If investigators were targeting a Hill staffer, especially on the intel committee, it would not be surprising that phone numbers or emails of committee members would pop up in subpoenaed records. That would not mean the Justice Department was investigating the members.

Sober congressional hearings that explored the proper uses and abuses of classified information, as well as lawmakers’ important oversight role, could be constructive. Among other things, such hearings would show potential intelligence sources and anti-American regimes that the political branches are unified on the need to protect secrets and defend the nation.

Alas, today’s Congress is rarely up to serious business. Democrats remain Trump-deranged, five months after the former president left office, so they are of course hysterically claiming that Sessions and Barr targeted congressional Democrats. On that score, it is worth noting that the Biden Justice Department has not accused its predecessor of wrongdoing and actually defended the gag orders issued to protect the leak investigations, which is why we’re hearing about them only now.

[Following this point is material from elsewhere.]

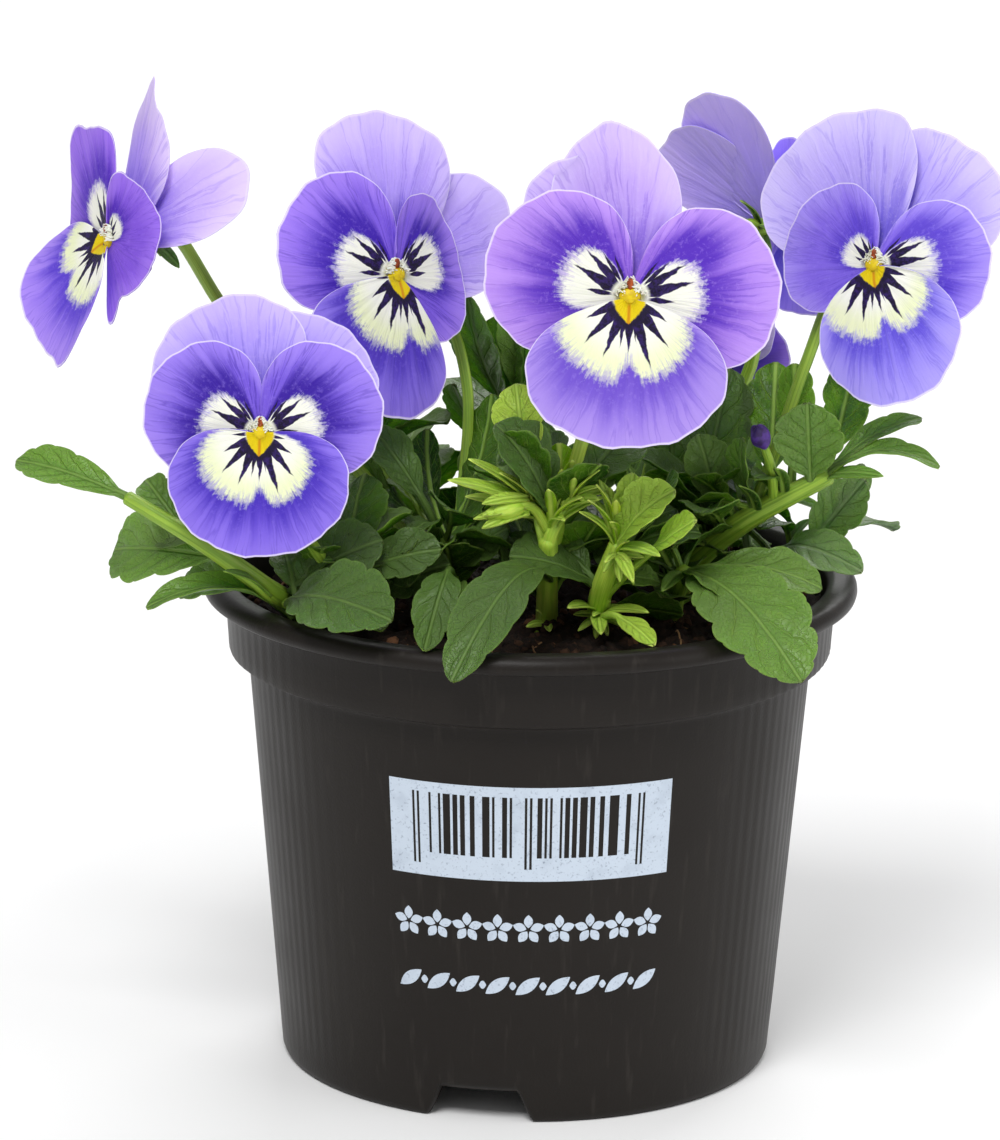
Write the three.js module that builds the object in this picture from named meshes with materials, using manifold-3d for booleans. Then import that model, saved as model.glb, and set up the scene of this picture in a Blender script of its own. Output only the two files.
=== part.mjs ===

It is plain to see the politics at work here. Democrats want to fold the latest revelations into the general indictment of Trump that they’d like to run on in 2022. No, he is not on the ballot, but Democrats’ campaigning as if he were may be a better strategy than trying to defend Biden’s surrender to the hard Left. Meanwhile, Trump fans want to keep litigating Russiagate and the role that Schiff, Swalwell, and other congressional Democrats played in it, even though Republican sights should now be trained on the incumbent president’s policies, not the last president’s travails.

At the direction of current DOJ leadership, the subpoenas implicating the House Intelligence Committee, like all the leak investigations currently in dispute, have been referred to Justice Department inspector general Michael Horowitz. He has proved himself to be an honest broker, and he is nothing if not thorough. He will surely produce an edifying report . . . though it will take a long time.